Clubs should determine the actual length of the contract.
In this regard, clubs should identify:
- the initial term of the contract; and
- whether or not there are options for additional terms;
- if there are options for additional terms, who and how can those options be exercised;
- whether or not the contract contains automatic renewal clauses;
- if there are automatic renewal clauses, how can automatic renewal of the contract be prevented.
The above matters need to be identified because it could result in the contract running for a lot longer than the club may have originally anticipated.
We also suggest that clubs should diarise key dates for contracts (and earlier “alert dates”) so they are not caught out by such clauses.
What is the total cost incurred by the club under the contract?
Clubs should determine the actual costs associated with entering into the contract.
Although some costs will be easy to identify (for example, monthly instalment payments for an equipment), there will be other costs which are not expressly stated but contained in the contract.
These costs usually arise from the club’s obligations under the contract.
For example, if contract requires the Club to obtain the necessary regulatory approvals at its own expense, what are the costs of obtaining those approvals.
Accordingly, clubs should identify their obligations under the contract and determine the costs of complying with those obligations.
This may require clubs to undertake some enquiries and due diligence in respect of the contract.
Is the club providing indemnities and releases from liability to the third party under the contract and if so, what are their effect?

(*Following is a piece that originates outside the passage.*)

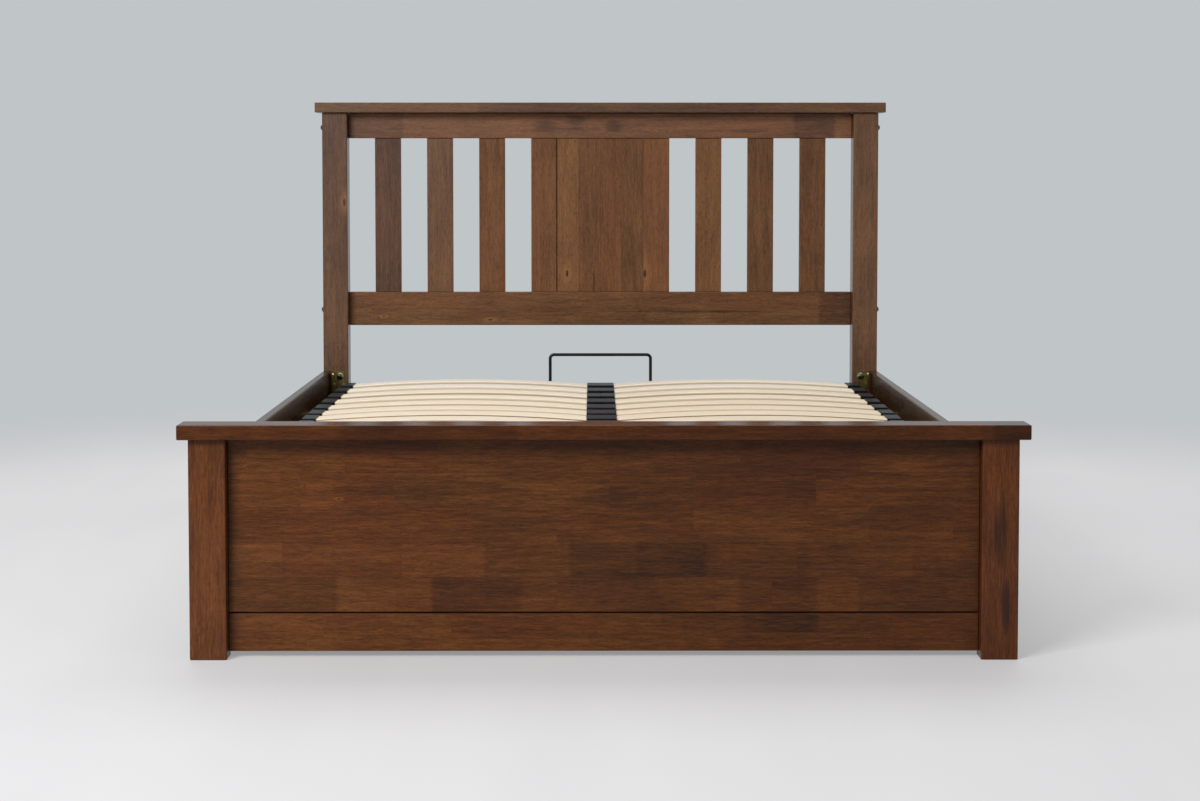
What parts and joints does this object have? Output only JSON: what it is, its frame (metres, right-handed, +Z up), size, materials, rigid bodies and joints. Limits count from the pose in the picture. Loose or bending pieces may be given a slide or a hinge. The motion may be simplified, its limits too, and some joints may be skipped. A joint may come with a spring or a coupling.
{
  "type": "ottoman bed",
  "caption": "Wooden storage bed with a slatted headboard and low footboard; the sprung-slat platform hinges up at the foot end on gas struts over a storage box.",
  "frame": {"origin": "on the floor, under the middle of the bed's outline", "axes": "+X across the bed, +Y towards the headboard, +Z up"},
  "size_m": [1.484, 2.054, 1.034],
  "materials": {
    "stained_hardwood": "dark walnut-brown stain under satin lacquer",
    "birch_slat": "pale laminated birch, satin",
    "base_board": "plain fibreboard, matt",
    "black_steel": "black powder coat, satin",
    "gloss_black_rod": "black paint, semi-gloss",
    "black_plastic": "charcoal moulded plastic, matt",
    "yellow_zinc": "yellow passivated zinc",
    "strut_body": "black enamel, satin",
    "strut_chrome": "polished hard chrome"
  },
  "bodies": {
    "bed_frame": {"headboard_post_left": "stained_hardwood", "headboard_post_right": "stained_hardwood", "headboard_cap": "stained_hardwood", "headboard_top_rail": "stained_hardwood", "headboard_lower_rail": "stained_hardwood", "headboard_slat_1": "stained_hardwood", "headboard_slat_2": "stained_hardwood", "headboard_slat_3": "stained_hardwood", "headboard_slat_4": "stained_hardwood", "headboard_slat_5": "stained_hardwood", "headboard_slat_6": "stained_hardwood", "headboard_slat_7": "stained_hardwood", "headboard_slat_8": "stained_hardwood", "headboard_centre_panel": "stained_hardwood", "head_end_panel": "stained_hardwood", "footboard_post_left": "stained_hardwood", "footboard_post_right": "stained_hardwood", "footboard_cap": "stained_hardwood", "footboard_panel": "stained_hardwood", "footboard_bottom_rail": "stained_hardwood", "foot_rest_batten": "stained_hardwood", "side_rail_left": "stained_hardwood", "side_rail_right": "stained_hardwood", "corner_bracket_foot_left": "yellow_zinc", "corner_bracket_foot_right": "yellow_zinc", "corner_bracket_head_left": "yellow_zinc", "corner_bracket_head_right": "yellow_zinc", "base_board_left": "base_board", "base_board_right": "base_board", "centre_support_beam": "stained_hardwood", "hinge_plate_left": "yellow_zinc", "hinge_plate_right": "yellow_zinc"},
    "lift_platform": {"slat_row_01": "birch_slat", "slat_row_02": "birch_slat", "slat_row_03": "birch_slat", "slat_row_04": "birch_slat", "slat_row_05": "birch_slat", "slat_row_06": "birch_slat", "slat_row_07": "birch_slat", "slat_row_08": "birch_slat", "slat_row_09": "birch_slat", "slat_row_10": "birch_slat", "slat_row_11": "birch_slat", "slat_row_12": "birch_slat", "slat_row_13": "birch_slat", "slat_row_14": "birch_slat", "slat_row_15": "birch_slat", "lift_frame_side_left": "black_steel", "lift_frame_side_right": "black_steel", "lift_frame_foot_bar": "black_steel", "lift_frame_head_bar": "black_steel", "lift_frame_centre_rail": "black_steel", "mattress_retainer": "gloss_black_rod", "lift_arm_left": "black_steel", "lift_arm_right": "black_steel"},
    "left_cylinder": {"strut_cylinder_left": "strut_body"},
    "right_cylinder": {"strut_cylinder_right": "strut_body"},
    "left_rod": {"strut_rod_left": "strut_chrome"},
    "right_rod": {"strut_rod_right": "strut_chrome"}
  },
  "joints": [
    {"name": "platform_lift", "type": "hinge", "parent": "bed_frame", "child": "lift_platform", "pos_m": [0, 0.72, 0.24], "axis": [-1, 0, 0], "range_deg": [0, 40]},
    {"name": "left_cylinder_pivot", "type": "hinge", "parent": "bed_frame", "child": "left_cylinder", "pos_m": [-0.6895, 0.53432, 0.058], "axis": [-1, 0, 0], "range_deg": [0, 20]},
    {"name": "left_rod_pivot", "type": "hinge", "parent": "lift_platform", "child": "left_rod", "pos_m": [-0.6895, 0.4625, 0.276], "axis": [-1, 0, 0], "range_deg": [-20, 0]},
    {"name": "right_cylinder_pivot", "type": "hinge", "parent": "bed_frame", "child": "right_cylinder", "pos_m": [0.6895, 0.53432, 0.058], "axis": [-1, 0, 0], "range_deg": [0, 20]},
    {"name": "right_rod_pivot", "type": "hinge", "parent": "lift_platform", "child": "right_rod", "pos_m": [0.6895, 0.4625, 0.276], "axis": [-1, 0, 0], "range_deg": [-20, 0]}
  ],
  "couplings": [
    {"joint": "left_cylinder_pivot", "follows": "platform_lift", "ratio": 0.5},
    {"joint": "left_rod_pivot", "follows": "platform_lift", "ratio": -0.5},
    {"joint": "right_cylinder_pivot", "follows": "platform_lift", "ratio": 0.5},
    {"joint": "right_rod_pivot", "follows": "platform_lift", "ratio": -0.5}
  ]
}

In many contracts, third parties require clubs to indemnify those third parties from any loss or claims and to release the third parties from any liability arising from the contract.
Clubs should obtain legal advice to understand those clauses and their possible effect on the club.
Clubs should also consider whether or not reciprocal clauses should be imposed on those third parties.
What are the termination rights of the club?
Clubs should identify how they can get out of contracts.
For example, can the club terminate the contract if:
- the other party is subject to an insolvency event; or
- the other party commits a serious breach of the contract;
- the other party fails to remedy a breach of the contract;
- the club does not want to continue with the contract for any reasons.
Additionally, clubs should be aware of the procedures to be followed when terminating the contract and ensure the procedure can easily be complied with.
Are there any restrictions on the club entering into the contract?
Clubs will need to consider whether or not there are any restrictions on the club entering into a specific contract.
- if the club wishes to enter into a new contract for an ATM, does the club have another ATM contract which prohibits the club from entering into another ATM contract; and
- if the club wishes to enter into a development contract, does the club’s constitution and/or any relevant legislation restrict the club from entering into the contract or require the club to obtain any approvals before entering into such a contract.
Are the directors of the club recorded as guarantors under the contract?
In some contracts, third parties may require club directors to personally guarantee the obligations of the club under the contract.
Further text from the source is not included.